Select the lines below containing the word "type".

-- BEGIN --

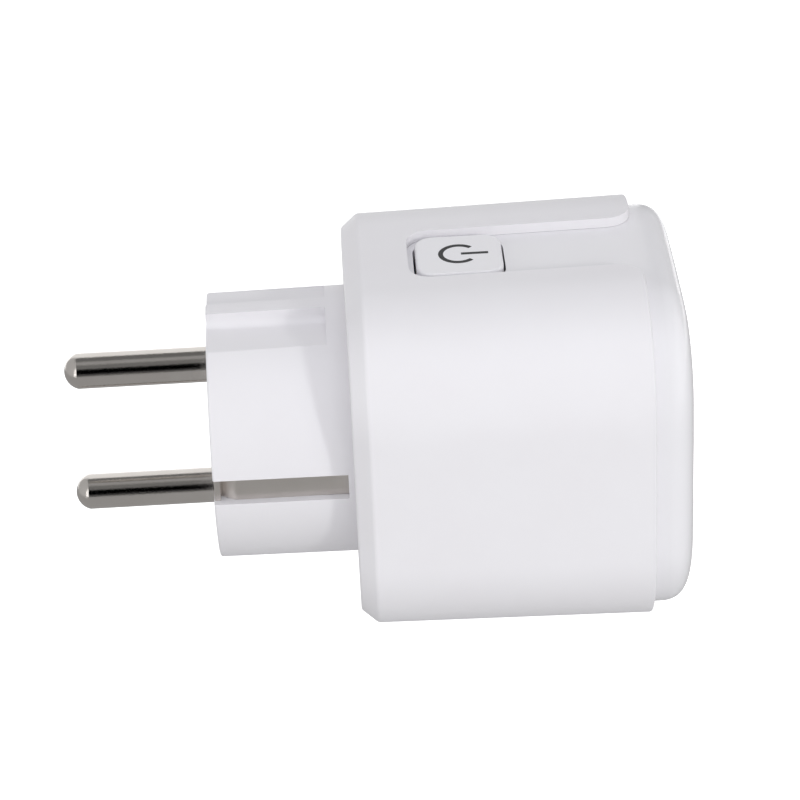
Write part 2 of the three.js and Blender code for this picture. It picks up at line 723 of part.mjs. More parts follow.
// Torsion spring on the pivot post, behind the frame.
function shutterSpring() {
  const wireRadius = 0.25;
  const turns = 2;
  const pitch = 0.6;
  const radius = shutterPostDiameter / 2 + 3 * wireRadius + seatGap;
  class Coil extends THREE.Curve {
    getPoint(t, target = new THREE.Vector3()) {
      const angle = t * turns * 2 * Math.PI;
      return target.set(t * turns * pitch, radius * Math.cos(angle), radius * Math.sin(angle));
    }
  }
  const wire = new THREE.Shape().absarc(0, 0, wireRadius, 0, 2 * Math.PI);
  const coil = new THREE.ExtrudeGeometry(wire, {
    steps: 14 * turns, curveSegments: 2, bevelEnabled: false, extrudePath: new Coil(),
  });
  const mesh = piece("shutter_spring", solid(coil), springSteel);
  mesh.position.x = frameRear - seatGap - wireRadius - turns * pitch;
  return mesh;
}

// ---------------------------------------------------------------- button

function powerButton() {
  const capBottom = flangeTop - 0.1;
  const cap = new THREE.ExtrudeGeometry(buttonOutline(-buttonEdge), {
    depth: buttonTop - capBottom - 2 * buttonEdge, bevelSize: buttonEdge, bevelThickness: buttonEdge,
    bevelSegments: 2, curveSegments: 4,
  });
  const flange = plateZ(buttonOutline(buttonFlange), flangeBottom, flangeTop);
  const stem = rodZ(buttonStemDiameter / 2, stemBottom, flangeBottom + 0.1, buttonMiddle, 0);
  return piece(
    "power_button", join(solid(cap.translate(0, 0, capBottom + buttonEdge)), flange, stem), whiteShell,
  );
}

// Small board under the button, standing off the main board's front.
function buttonBoard() {
  return piece(
    "button_board",
    block(partsFront, frameRear - 2 * seatGap, -7, 7, buttonBoardBottom, buttonBoardTop),
    boardGreen,
  );
}

function tactSwitchBody() {
  const half = tactSize / 2;
  const outline = roundedRectangle(tactSize, tactSize, 0.6, buttonMiddle, 0);
  const body = plateZ(outline, tactBottom, tactTop);
  const bore = rodZ(tactPlungerDiameter / 2 + seatGap, tactBottom + half / 3, far, buttonMiddle, 0);
  return piece("tact_switch_body", cut(body, bore), blackPlastic);
}

function tactSwitchPlunger() {
  const bottom = tactBottom + tactSize / 6 + buttonTravel + seatGap;
  return piece(
    "tact_switch_plunger", rodZ(tactPlungerDiameter / 2, bottom, plungerTop, buttonMiddle, 0), blackPlastic,
  );
}

function statusLed() {
  const x = buttonMiddle - tactSize / 2 - 2.2;
  const bottom = buttonBoardTop + seatGap;
  const base = block(x - 0.8, x + 0.8, -1.6, 1.6, bottom, bottom + 0.7);
  const lens = rodZ(0.7, bottom + 0.6, bottom + 1.2, x, 0, 12);
  return piece("status_led", join(base, lens), clearAmber);
}

// ---------------------------------------------------------------- electronics

// The power board lies across the body, behind the reach of an inserted pin.
function mainBoard() {
  const half = bodyHalfAt(boardRear) - housingWall - boardEdgeGap;
  const corner = bodyCornerAt(boardRear) - housingWall - boardEdgeGap;
  const plate = plateX(roundedRectangle(2 * half, 2 * half, corner), boardRear, boardFront, 8);
  const tailHole = (z) => rodX(pinTailDiameter / 2 + seatGap, 0, far, 0, z);
  const postHole = (y) => rodX(screwPostDiameter / 2 + seatGap, 0, far, y);
  const strapHole = block(
    0, far, stripInner - seatGap, stripOuter + seatGap, -earthSlotWidth / 2, earthSlotWidth / 2,
  );
  return piece(
    "main_board",
    cut(
      plate, tailHole(pinHeights.live), tailHole(pinHeights.neutral), postHole(screwY), postHole(-screwY),
      strapHole, mirroredY(strapHole),
    ),
    boardGreen,
  );
}

// A box-shaped part soldered to the front of the main board, from its low corner at (y, z).
function boardPart(name, height, y, width, z, rise, material, corner = 0.6) {
  const outline = roundedRectangle(width, rise, corner, y + width / 2, z + rise / 2);
  return piece(name, plateX(outline, partsFront, partsFront + height, 2), material);
}

// A round part that hangs from the back of the board into the boss, beside the pin tails.
function bossPart(name, diameter, length, ySign, zSign, material) {
  const place = 7.4; // from the plug's axis, across and up
  const groove = 0.35;
  const neckEnd = partsRear - 1.3;
  const [y, z] = [ySign * place, zSign * place];
  const can = rodX(diameter / 2, partsRear - length, partsRear, y, z);
  const core = rodX(diameter / 2 - groove, 0, far, y, z);
  const neck = cut(rodX(diameter, neckEnd - 2 * groove, neckEnd, y, z), core);
  return piece(name, cut(can, neck), material);
}

// A disc standing on its edge at the front of the main board.
function varistor() {
  const radius = 4.5;
  const leadLength = 0.6;
  const disc = rodY(radius, 14, 17.6, partsFront + leadLength + radius, 11);
  const foot = block(partsFront, partsFront + leadLength + 1.5, 14.9, 16.7, 9, 13);
  return piece("varistor", join(disc, foot), discBlue);
}

function wifiBoard() {
  const board = block(partsFront, frameRear - 2 * seatGap, 12.3, 13.3, -19, -4.8);
  return piece("wifi_board", board, boardGreen);
}

function wifiShield() {
  const outline = roundedRectangle(9.6, 10.4, 0.6, partsFront + 7.4, -11.6);
  const can = new THREE.ExtrudeGeometry(outline, {
    depth: 1.6, bevelSize: 0.3, bevelThickness: 0.3, bevelSegments: 1, bevelOffset: -0.3, curveSegments: 2,
  });
  can.applyMatrix4(new THREE.Matrix4().makeBasis(xAxis, zAxis, yAxis.clone().negate()));
  return piece("wifi_shield", solid(can.translate(0, 15.5, 0)), canSilver);
}

// ---------------------------------------------------------------- fasteners

function housingScrew(name, y) {
  const headFront = screwHeadSink + screwHeadHeight;
  const head = rodX(screwHeadDiameter / 2, screwHeadSink, headFront, y);
  const shank = rodX(screwShankDiameter / 2, headFront - 0.1, screwEnd, y, 0, 16);
  const slots = join(
    block(0, screwHeadSink + 0.9, y - 1.5, y + 1.5, -0.35, 0.35),
    block(0, screwHeadSink + 0.9, y - 0.35, y + 0.35, -1.5, 1.5),
  );
  return piece(name, cut(join(head, shank), slots), springSteel);
}

// ---------------------------------------------------------------- assembly

const casing = groupOf(rearHousing(), frontCover(), socketInsert());

const plugSide = groupOf(
  plugPin("live_pin", pinHeights.live),
  plugPin("neutral_pin", pinHeights.neutral),
  pinCarrier(),
);

const earthSide = groupOf(
  earthStrap("earth_strap_left", -1),
  earthStrap("earth_strap_right", 1),
  earthLink(),
);

const socketSide = groupOf(
  socketContact("live_contact", pinHeights.live),
  socketContact("neutral_contact", pinHeights.neutral),
  shutter(),
  shutterFrame(),
  shutterSpring(),
);

const control = groupOf(
  powerButton(), buttonBoard(), tactSwitchBody(), tactSwitchPlunger(), statusLed(),
);

const electronics = groupOf(
  mainBoard(),
  boardPart("relay", 14, -laneOuter, laneOuter - laneInner, -laneFoot - 15.5, 15.5, boxYellow),
  boardPart("film_capacitor", 12, -laneInner - 8.6, 6, laneFoot, 12.4, boxYellow),
  boardPart("fuse", 8, laneInner + 2.4, 4, laneFoot, 8.4, blackPlastic),
  boardPart("bridge_rectifier", 2.6, laneInner + 2.4, 3.8, laneFoot + 10.5, 4, blackPlastic, 0.3),
  boardPart("metering_chip", 1.6, -3, 6, -4.9, 9.8, blackPlastic, 0.3),
  boardPart("supply_chip", 1.6, -laneOuter - 4.2, 3.5, laneFoot + 1, 5, blackPlastic, 0.3),
  varistor(),
  bossPart("bulk_capacitor_1", 8, 12, 1, 1, sleeveBlue),
  bossPart("bulk_capacitor_2", 8, 12, 1, -1, sleeveBlue),
  bossPart("supply_inductor", 7, 9, -1, 1, copper),
  bossPart("noise_choke", 6, 8, -1, -1, copper),
  wifiBoard(),
  wifiShield(),
);

const fasteners = groupOf(
  housingScrew("housing_screw_1", screwY),
  housingScrew("housing_screw_2", -screwY),
);

const smartPlug = groupOf(casing, plugSide, earthSide, socketSide, control, electronics, fasteners);

export default smartPlug;
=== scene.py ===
# %% [markdown]
# # A smart plug, finished around its frame
#
# This lesson takes a plug whose construction is already known, piece by piece, and gives it the
# surfaces that the eye sees: the moulded housing, the glossy front cover, the recess, the metal
# pins and earth straps, and the power button with its printed sign. The frame holds where every
# piece sits, so all places here are read from it or written as named sizes. +X points out of the
# socket, the pins point to -X, and the button is on top, at +Z.

# %% Load the frame
from math import acos, asin, atan2, cos, pi, radians, sin

import bmesh
import bpy
from mathutils import Matrix, Vector


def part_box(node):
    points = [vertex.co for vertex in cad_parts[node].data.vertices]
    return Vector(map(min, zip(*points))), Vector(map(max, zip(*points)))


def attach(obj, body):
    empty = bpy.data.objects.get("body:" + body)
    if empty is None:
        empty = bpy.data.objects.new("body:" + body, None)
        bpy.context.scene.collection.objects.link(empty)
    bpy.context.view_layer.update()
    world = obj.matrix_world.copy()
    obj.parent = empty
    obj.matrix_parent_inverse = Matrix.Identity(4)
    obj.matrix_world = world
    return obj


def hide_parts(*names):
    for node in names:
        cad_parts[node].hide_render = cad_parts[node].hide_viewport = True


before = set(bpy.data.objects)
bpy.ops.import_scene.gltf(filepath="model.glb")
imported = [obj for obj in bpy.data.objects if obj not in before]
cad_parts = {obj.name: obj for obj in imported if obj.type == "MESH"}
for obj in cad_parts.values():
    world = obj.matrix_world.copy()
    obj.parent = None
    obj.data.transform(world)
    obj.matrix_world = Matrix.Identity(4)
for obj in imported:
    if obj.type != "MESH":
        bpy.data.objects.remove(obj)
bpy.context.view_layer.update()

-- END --

■ Reply to the exercise ■
cad_parts = {obj.name: obj for obj in imported if obj.type == "MESH"}
    if obj.type != "MESH":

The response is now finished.